Jackie Craven is an American poet and author with a broad background in arts and the humanities.

Career 
She's the author of Secret Formulas & Techniques of the Masters (Brick Road Poetry Press, 2018)  and a chapbook of fabulist tales, Our Lives Became Unmanageable (Omnidawn, 2016), which won the Omnidawn Fabulist Fiction award.  Her publications also include two books on home décor, articles on architecture and design, travel essays, poetry, fiction, and literary commentary.

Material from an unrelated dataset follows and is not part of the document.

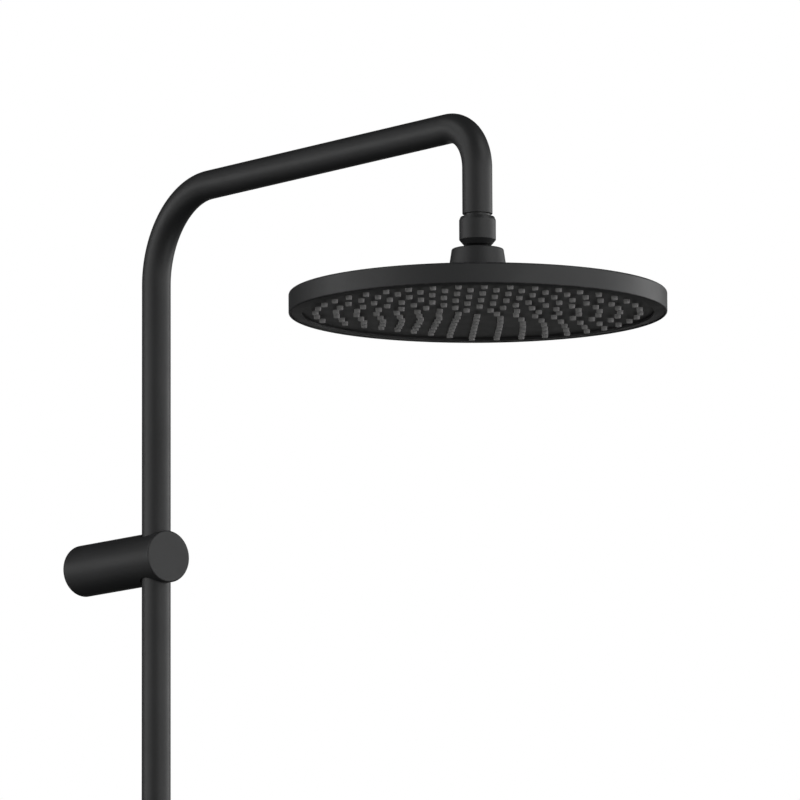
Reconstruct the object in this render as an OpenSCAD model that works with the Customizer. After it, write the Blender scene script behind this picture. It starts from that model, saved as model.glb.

She writes about literature, art, architecture, design, and other topics for ThoughtCo, an online resource that evolved from About.com, where Craven worked for many years. Craven's literary writing has been published in various journals, including AGNI (magazine), Mid-American Review, New Ohio Review, River Styx (magazine), Existere, The Fourth River, SNReview, Pearl (literary magazine), Pleiades (journal), and The Asheville Poetry Review. She is a member of the North American Travel Journalists Association (NATJA), and her travel features have been published in major newspapers in the United States and Canada. She wrote a monthly column for House & Garden magazine, and published many features in The Providence Journal and other newspapers. Previously, she worked as an architecture writer for Realtor magazine.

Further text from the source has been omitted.